= Joint Analysis Center =

Intelligence center of US forces in Europe

The Joint Intelligence Operations Center Europe (JIOCEUR) Analytic Center (JAC), formerly known as the Joint Analysis Center, is a Joint Intelligence Center serving as a military intelligence analysis centre for the United States European Command located at RAF Molesworth, Cambridgeshire, United Kingdom and managed by the Defense Intelligence Agency. The area of responsibility includes over 50 countries in Europe, 33 Sub-Saharan and West African countries, and the Middle East.

The Joint Analysis Center was a conglomeration of Air Force (497th RTG / 496th RTS), Army and Navy intelligence assets from throughout the European Theatre. Personnel from the 496th RTS were key in planning and facilitating the movement of equipment and personnel into the JAC.

In January 2015, the DoD announced that Molesworth and RAF Alconbury were to close.
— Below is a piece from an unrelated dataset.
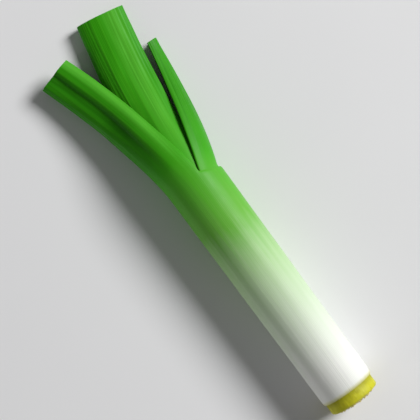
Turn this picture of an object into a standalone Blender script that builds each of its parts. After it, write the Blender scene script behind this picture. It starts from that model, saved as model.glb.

In accordance with the European Infrastructure Consolidation announced by the Department of Defense in early 2015, "..[t]he majority of U.S. personnel, and many of the U.S.-funded host Nation positions assigned to these bases will be transferred to RAF Croughton." This was to take place 'over the next several years'. RAF Alconbury later remained as a support base for the Joint Analysis Center on the grounds of cost-effectiveness.